#### [COLLECTED DATA]
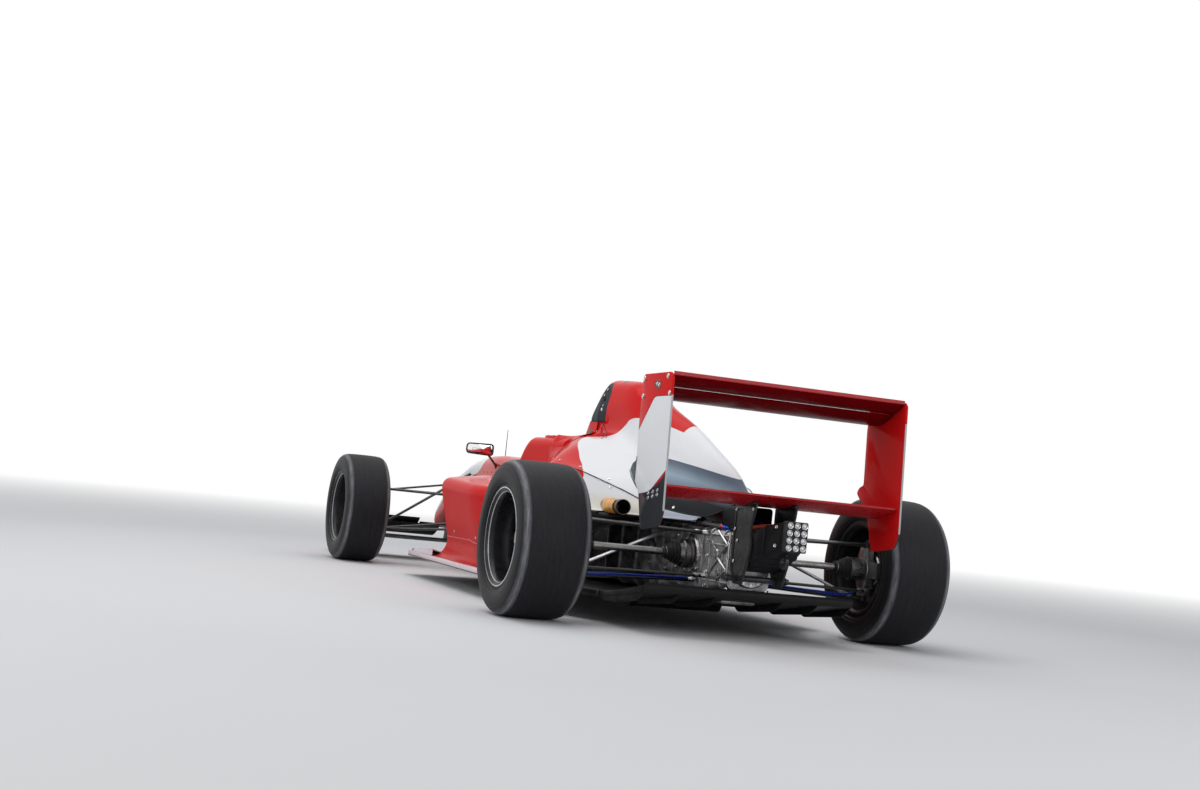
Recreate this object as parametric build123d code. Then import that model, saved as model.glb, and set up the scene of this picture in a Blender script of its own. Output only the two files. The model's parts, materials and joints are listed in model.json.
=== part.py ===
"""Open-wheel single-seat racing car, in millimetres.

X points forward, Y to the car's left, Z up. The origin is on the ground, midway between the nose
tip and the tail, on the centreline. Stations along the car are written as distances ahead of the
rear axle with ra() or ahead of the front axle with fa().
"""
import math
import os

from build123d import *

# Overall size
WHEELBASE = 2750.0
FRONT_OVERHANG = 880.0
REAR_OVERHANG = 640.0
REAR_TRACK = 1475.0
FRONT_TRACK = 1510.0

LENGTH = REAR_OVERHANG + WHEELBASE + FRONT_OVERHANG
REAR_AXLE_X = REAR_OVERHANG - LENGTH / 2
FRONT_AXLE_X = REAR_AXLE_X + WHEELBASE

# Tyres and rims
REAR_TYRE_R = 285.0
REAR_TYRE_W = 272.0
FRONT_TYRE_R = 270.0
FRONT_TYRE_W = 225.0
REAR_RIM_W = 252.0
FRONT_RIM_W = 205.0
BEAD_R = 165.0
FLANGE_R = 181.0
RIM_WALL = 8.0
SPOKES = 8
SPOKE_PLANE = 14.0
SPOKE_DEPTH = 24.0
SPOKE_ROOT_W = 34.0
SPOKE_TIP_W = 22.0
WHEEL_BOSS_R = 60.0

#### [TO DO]
Quote exactly the opening line of the material above and every line after it, up to and including the line that contains "car, in millimetres.".

#### [WRITTEN REPLY]
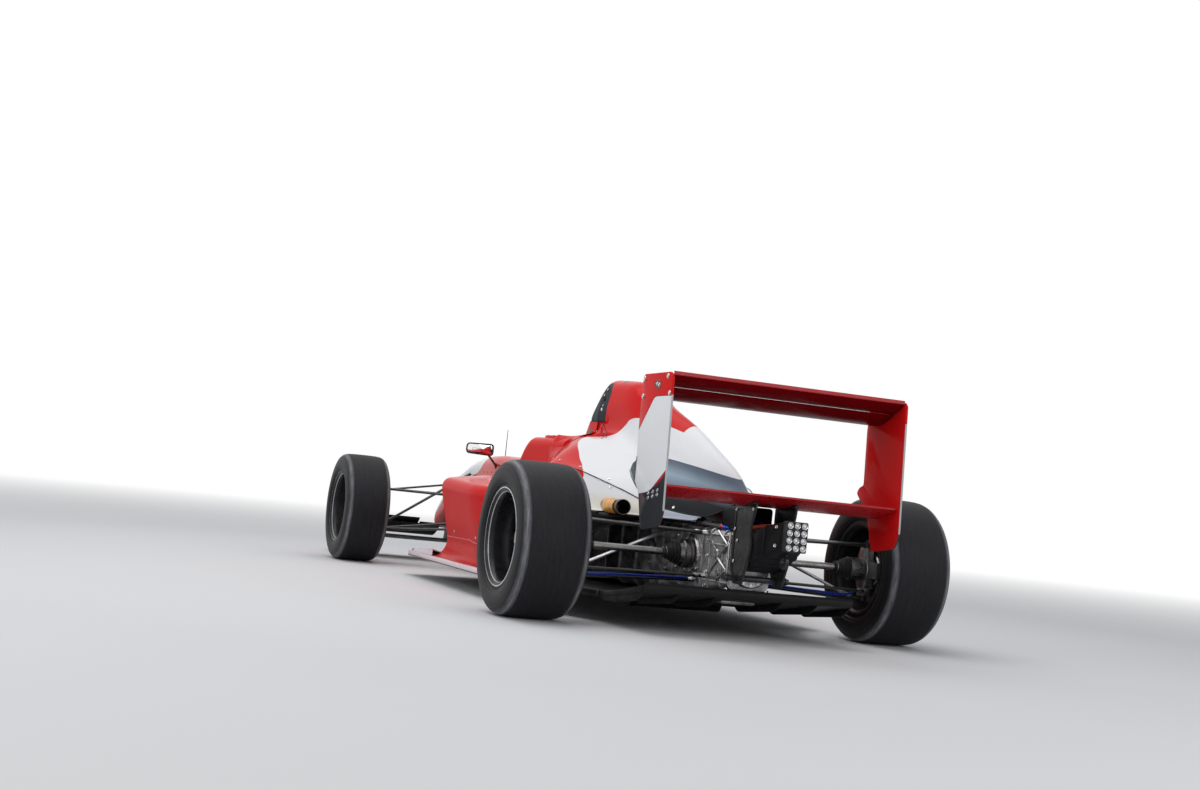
Recreate this object as parametric build123d code. Then import that model, saved as model.glb, and set up the scene of this picture in a Blender script of its own. Output only the two files. The model's parts, materials and joints are listed in model.json.
=== part.py ===
"""Open-wheel single-seat racing car, in millimetres.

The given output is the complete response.